Now the organisation makes the case that it recongises and celebrates diversity and that there will be self-indentifying ‘vegetarians’ in attendance. In order to make them welcome, everyone will eat vegetarian food; thus the vegetarians are not highlighted or isolated. The problem with this argument is that whereas it respects the vegetarians, it penalises the meat-eaters. Remember both diets are choices, so by choosing to only provide vegetarian food, the organisation has decided to endorse and validate one choice, at the expense of the other. So instead of celebrating diversity, the organisation has actually discriminated against me and my fellow omnivores; inferring that my diet choice, (which is also the diet choice of the vast majority of people) is somehow of less value than that of the minority. Furthermore, the suggestion by the organisation that ‘I was not prohibited from eating meat should I wish to go to the shop and buy some’ was erroneous, as the organisation had not provided me with cooking facilities in which to prepare a meal.
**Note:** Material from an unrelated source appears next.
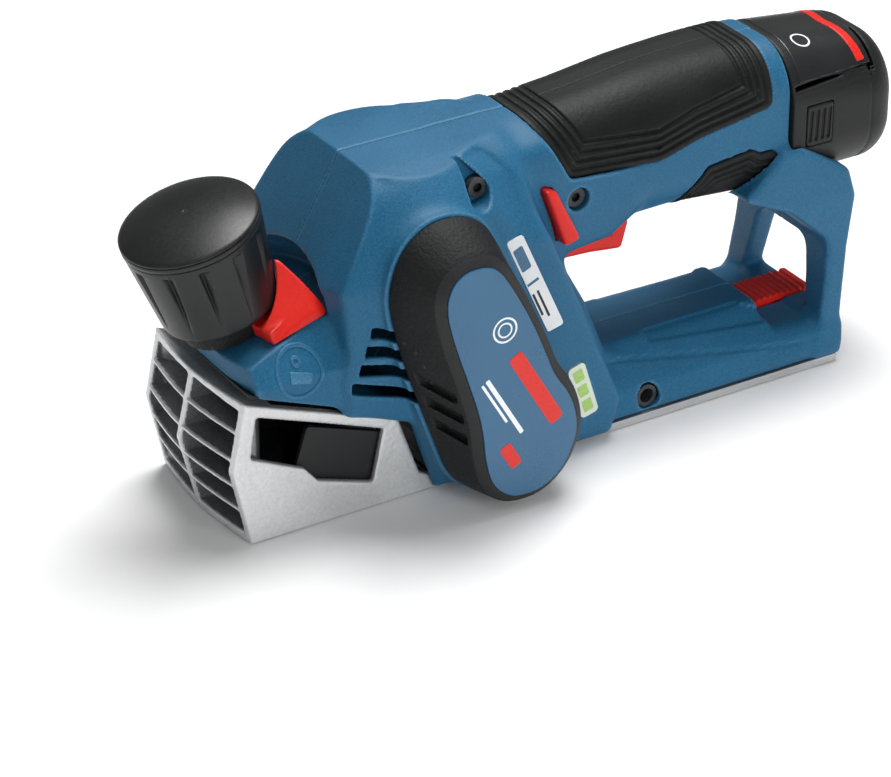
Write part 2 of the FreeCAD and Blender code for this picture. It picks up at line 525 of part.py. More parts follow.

Therefore, I contend that the organisation has failed in its duty of care towards not only me, but majority of the attendees.
The solution is a vegetarian option and option is the crucial word here. Vegetarianism is a choice and must be viewed as such. Therefore vegetarian food must only be provided in the case where everyone is given the choice of something else to eat; failing to do so is oppressive and disrespectful. Worse than that again though, it makes you go hungry.